One of the factors when considering Oswalt must be to determine whether he is healthy enough to play.  Oswalt landed on the disabled list last year with a back strain that has apparently prevented some teams, such as the Yankees, from bidding on him.  However, a closer examination reveals that Oswalt has experienced back problems for years and it’s never really affected his performance (in 2010, his ERA was 2.76), and he aggravated his back in 2011 not by pitching, but by running to first base – something he wouldn’t be doing in a Royals uniform.

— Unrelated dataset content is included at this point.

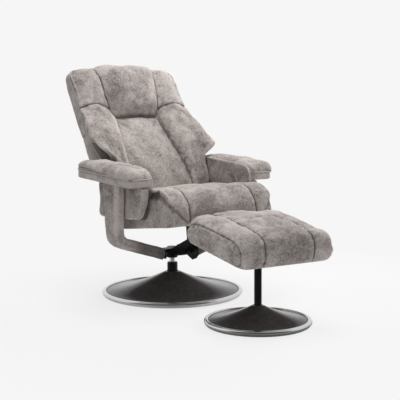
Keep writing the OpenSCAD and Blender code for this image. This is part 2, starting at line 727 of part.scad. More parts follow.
// Wings: rows of [height, outer half width, crest, tip] shares along the back
wing_shares = [
    [-0.029, 0.87, 0.2, 0.1], [-0.02, 0.875, 0.3, 0.28], [0, 0.88, 0.36, 0.4], [0.1, 0.88, 0.46, 0.6],
    [0.2, 0.88, 0.56, 0.84], [0.24, 0.89, 0.6, 0.9], [0.252, 1.03, 0.62, 0.95], [0.262, 1.085, 0.64, 1],
    [0.28, 1.095, 0.66, 1], [0.32, 1.08, 0.62, 0.88], [0.4, 1.055, 0.5, 0.65], [0.5, 1.03, 0.36, 0.36], [0.6, 1.015, 0.26, 0.12],
    [0.655, 1.005, 0.18, -0.02], [0.67, 1.005, 0.2, 0], [0.75, 1, 0.2, -0.02], [0.85, 0.99, 0.16, -0.06],
    [0.93, 1, 0.12, -0.12], [0.955, 0.985, 0.1, -0.14], [0.972, 0.945, 0.04, -0.2], [0.984, 0.86, -0.12, -0.3],
    [0.992, 0.7, -0.4, -0.42]];
module wing(side) {
    color(suede) in_back() scale_side(side) skin([for (row = wing_shares) let (
        half_in = panel_half(row[0]) + soft_gap / 2,
        out = min(row[1] * back_half_w, row[0] < shell_neck_share ? back_neck_half_w : back_half_w * 2),
        z = max(back_low_w, row[0] * back_h),
        crest = -row[2] * wing_reach,
        tip = -row[3] * wing_reach,
        side_y = mix(tip, piping_depth, 0.45),
        seam_y = cushion_roll - head_swell
            * min(table(row[0] < 0.6 ? middle_front_shares : head_front_shares, row[0]), 0.12))
        [for (p = soften([
            [half_in, piping_depth], [half_in, min(seam_y, piping_depth - cushion_edge)],
            [mix(half_in, out, 0.3), crest], [mix(half_in, out, 0.86), tip],
            [out, mix(tip, side_y, 0.3)], [out, side_y], [min(out, back_half_w), piping_depth]]))
            [max(half_in, p[0]), min(piping_depth, p[1]), z]]]);
}
module wing_left() { wing(-1); }
module wing_right() { wing(1); }

// Footstool
module stool_floor_pad() {
    color(black_steel) in_stool()
        cylinder(r = stool_base_r - base_ring_w - 2 * rim_round, h = floor_pad_t, $fn = 96);
}
module stool_base_plate() {
    color(black_steel) in_stool() translate([0, 0, floor_pad_t])
        cylinder(r = stool_base_r - base_ring_w, h = base_plate_t, $fn = 96);
}
module stool_base_ring() {
    color(chrome) in_stool() disc_rim(stool_base_r);
}
module stool_base_cover() {
    color(suede_dark) in_stool() disc_cover(stool_base_r - base_ring_w, stool_column_r + cover_t * 2,
        stool_column_r, stool_cover_top, base_ring_h - cover_edge_drop);
}
module stool_column() {
    color(black_steel) in_stool() translate([0, 0, base_deck_z])
        cylinder(r = stool_column_r, h = stool_z - stool_boss_h / 2 - base_deck_z, $fn = round_steps);
}
module stool_bracket() {
    top = stool_z - stool_boss_h / 2;
    color(black_steel) difference() {
        union() {
            in_stool_pad() translate([-stool_plate_w / 2, -stool_plate_w / 2, -stool_plate_t])
                cube([stool_plate_w, stool_plate_w, stool_plate_t]);
            in_stool() translate([0, 0, stool_z - stool_boss_h])
                cylinder(r = stool_boss_r, h = stool_boss_h - stool_plate_t, $fn = round_steps);
        }
        in_stool() translate([0, 0, stool_z - stool_boss_h - overrun])
            cylinder(r = stool_column_r, h = stool_boss_h / 2 + overrun, $fn = round_steps);
        stool_screw_places() translate([0, 0, -overrun])
            cylinder(r = stool_screw_r, h = stool_plate_t + 2 * overrun, $fn = round_steps);
    }
}
module stool_screw_places() {
    in_stool_pad() for (sx = [-0.38, 0.38], sy = [-0.38, 0.38])
        translate([sx * stool_plate_w, sy * stool_plate_w, -stool_plate_t]) children();
}
module stool_screws() {
    color(chrome) stool_screw_places() union() {
        cylinder(r = stool_screw_r, h = stool_plate_t, $fn = round_steps);
        translate([0, 0, -stool_screw_r]) cylinder(r = stool_screw_head_r, h = stool_screw_r, $fn = round_steps);
    }
}
module stool_board() {
    color(plywood) in_stool_pad() linear_extrude(stool_board_t) polygon(round_rect(
        stool_w - 2 * stool_board_inset, stool_d - 2 * stool_board_inset, stool_board_inset, 6));
}
stool_profile_shares = [[-0.47, 0], [-0.5, 0.1], [-0.51, 0.35], [-0.5, 0.6], [-0.46, 0.8], [-0.36, 0.95],
    [0, 1], [0.36, 0.95], [0.46, 0.8], [0.5, 0.6], [0.51, 0.35], [0.5, 0.1], [0.47, 0]];
stool_station_shares = [0, 0.01, 0.04, 0.09, 0.16, 0.25, 0.36, 0.44, 0.5, 0.56, 0.64, 0.8, 1];
module stool_cushion() {
    half = stool_w / 2;
    xs = concat([for (s = stool_station_shares) -half * (1 - s)],
        [for (i = [len(stool_station_shares) - 2:-1:0]) half * (1 - stool_station_shares[i])]);
    outline = soften(stool_profile_shares);
    color(suede) in_stool_pad() difference() {
        skin([for (x = xs) let (
            e = end_inset(x, half, stool_round),
            dip = channel(x, stool_seam_x, stool_channel_w, stool_channel),
            crown = stool_crown * (1 - pow(x / half, 2)))
            [for (p = outline) let (
                up = clamp01((p[1] - 0.1) / 0.5),
                valley = stool_valley * max(0, 1 - abs(p[0] - 0.06) / 0.16) * up)
                [x, p[0] * (stool_d - stool_corner_share * e) + (p[0] > 0 ? -dip : dip) * 0.4,
                    p[1] * (stool_cushion_h + stool_board_t) + up * (crown - dip - e * 0.9)
                        + (1 - up) * e * stool_lift_share - valley]]]);
        translate([0, 0, -overrun]) linear_extrude(stool_board_t + overrun) polygon(round_rect(
            stool_w - 2 * stool_board_inset, stool_d - 2 * stool_board_inset, stool_board_inset, 6));
    }
}

base_floor_pad();
base_plate();
base_ring();
base_cover();
column_sleeve();
column_bush_top();
column_bush_bottom();
column_thrust_pad();
column_spindle();
hub_bracket();
hub_bolts();
mech_plate_left();
mech_plate_right();
spring_housing();
tilt_shaft();
tilt_shaft_nuts();
arm_frame_left();
arm_frame_right();
armrest_base_left();
armrest_base_right();
armrest_pad_left();
armrest_pad_right();
arm_panel_left();
arm_panel_right();
arm_spacers();
tension_knob();
knob_spindle();
seat_board();
seat_border();
seat_cushion();
seat_bracket();
tilt_bushes();
seat_hinge_ears();
hinge_pins();
back_board();
back_hinge_ears();
back_shell();
back_cushion();
headrest_cushion();
wing_left();
wing_right();
stool_floor_pad();
stool_base_plate();
stool_base_ring();
stool_base_cover();
stool_column();
stool_bracket();
stool_screws();
stool_board();
stool_cushion();
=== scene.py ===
import json
import bpy
import numpy as np
from mathutils import Matrix, Vector


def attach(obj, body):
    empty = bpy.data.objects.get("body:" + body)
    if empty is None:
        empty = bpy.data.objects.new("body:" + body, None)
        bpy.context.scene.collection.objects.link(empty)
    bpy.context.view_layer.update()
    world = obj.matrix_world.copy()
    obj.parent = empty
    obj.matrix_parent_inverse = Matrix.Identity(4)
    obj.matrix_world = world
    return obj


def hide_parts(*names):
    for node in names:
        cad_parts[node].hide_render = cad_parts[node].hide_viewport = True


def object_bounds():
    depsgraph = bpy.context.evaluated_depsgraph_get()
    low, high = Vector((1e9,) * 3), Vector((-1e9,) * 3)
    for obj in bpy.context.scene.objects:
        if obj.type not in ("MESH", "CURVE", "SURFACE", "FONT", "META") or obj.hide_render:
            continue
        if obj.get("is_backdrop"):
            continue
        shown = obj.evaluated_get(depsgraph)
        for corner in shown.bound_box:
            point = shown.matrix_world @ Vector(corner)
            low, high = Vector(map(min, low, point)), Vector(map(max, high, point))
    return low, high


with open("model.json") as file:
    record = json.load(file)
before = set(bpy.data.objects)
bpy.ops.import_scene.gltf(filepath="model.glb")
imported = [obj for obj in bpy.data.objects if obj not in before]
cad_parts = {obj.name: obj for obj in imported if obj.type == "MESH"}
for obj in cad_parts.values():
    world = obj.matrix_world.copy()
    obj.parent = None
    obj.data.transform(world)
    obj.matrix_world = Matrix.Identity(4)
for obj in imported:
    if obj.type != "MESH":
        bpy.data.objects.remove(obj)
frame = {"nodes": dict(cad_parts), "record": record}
cad_low, cad_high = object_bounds()
scene = bpy.context.scene

# Shapes are worked out in millimetres in each part's own frame, as in the part's source,
# and turned to metres in the row frame when they become a mesh.
MM = 0.001

# Frames of the parts: tilt about X and then turn about Z in degrees, and the place of the origin
ARM_SLOPE, ARM_Z = 3, 503
IN_SEAT, IN_BACK, IN_ARMREST = (-7, 0, (0, 0, 302)), (-32, 0, (0, 69, 455)), (ARM_SLOPE, 0, (0, 0, ARM_Z))
IN_STOOL, IN_STOOL_PAD, IN_ROW = (0, 0, (-56, -636, 0)), (8, -5, (-56, -636, 272)), (0, 0, (0, 0, 0))


def placed(points, place):
    """Points turned about X (y' = y cos - z sin, z' = y sin + z cos), about Z (x' = x cos - y sin,
    y' = x sin + y cos) and moved, from a part's frame to the row frame."""
    tilt, turn, origin = place
    x, y, z = np.moveaxis(points, -1, 0)
    c, s = np.cos(np.radians(tilt)), np.sin(np.radians(tilt))
    y, z = c * y - s * z, s * y + c * z
    c, s = np.cos(np.radians(turn)), np.sin(np.radians(turn))
    return np.stack([c * x - s * y, s * x + c * y, z], -1) + origin


# Curves and grids
def curve(rows, t):
    """Values at t of a table of [place, value, ...] rows: a cubic between rows whose slopes are
    the weighted harmonic means of the neighbouring slopes, so that it never overshoots."""
    rows = np.asarray(rows, float)
    x, t = rows[:, 0], np.asarray(t, float)
    h = np.diff(x)
    i = np.clip(np.searchsorted(x, t, side="right") - 1, 0, len(x) - 2)
    s = np.clip((t - x[i]) / h[i], 0, 1)
    found = []
    for y in rows[:, 1:].T:
        d = np.diff(y) / h
        a, b = 2 * h[1:] + h[:-1], h[1:] + 2 * h[:-1]
        same = d[:-1] * d[1:] > 0
        low, high = np.where(same, d[:-1], 1), np.where(same, d[1:], 1)
        m = np.concatenate([[d[0]], np.where(same, (a + b) / (a / low + b / high), 0), [d[-1]]])
        found.append((2 * s**3 - 3 * s**2 + 1) * y[i] + (s**3 - 2 * s**2 + s) * h[i] * m[i]
                     + (3 * s**2 - 2 * s**3) * y[i + 1] + (s**3 - s**2) * h[i] * m[i + 1])
    return found[0] if len(found) == 1 else found


def spaced(low, high, coarse, seams, fine, reach):
    """Places from low to high, coarse apart and fine apart at each seam: equal steps of the sum
    of the density that is wanted."""
    x = np.linspace(low, high, 4001)
    density = 1 / coarse + sum(np.exp(-((x - s) / reach) ** 2) for s in seams) / fine
    total = np.concatenate([[0], np.cumsum((density[1:] + density[:-1]) / 2 * np.diff(x))])
    return np.interp(np.linspace(0, total[-1], int(np.ceil(total[-1])) + 1), total, x)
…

Last season, between the day Oswalt strained his back on April 15 and the day he admitted he was experiencing pain and went on the DL ten weeks later on June 24, his ERA was 4.75.  Do you know the ERA for the Royals starting pitchers in 2011?  It was 4.73.  While pitching in so much pain that he had to be placed on the DL, Roy Oswalt’s ERA was the equal of the Royals 2011 pitching staff.  (Not counting spot starters, or starters demoted to Omaha.  I think my calculator would have exploded if I had attempted to determine the starting ERA including Sean O’Sullivan and Vin Mazzaro.)  That’s the absolute worst performance Oswalt is capable of delivering.  Everything else is upside for a team like Kansas City.

So Dayton Moore, riddle me this – Who could fulfill our need to lead our lackluster pitching staff, not block the path of our developing young studs, and do this at a club friendly price?  The answer is Roy Oswalt.  Oswalt might not want to play for the Royals, but I don’t think we should assume this.  Why wouldn’t he consider a team that he knows is going to provide him with run support, in a pitcher friendly ball park, against soft AL Central competition, in an environment that is going to be fun this year?  Maybe Dayton Moore should give Steve Berthiaume of ESPN a call and see what he thinks?

As fans, we’re left with the question, why not Roy Oswalt?  It’s a question that’s worthy of discussion and begs to be answered.  However, there’s only one way to find out if Roy Oswalt would consider playing for the Royals.  Dayton Moore needs to ask him.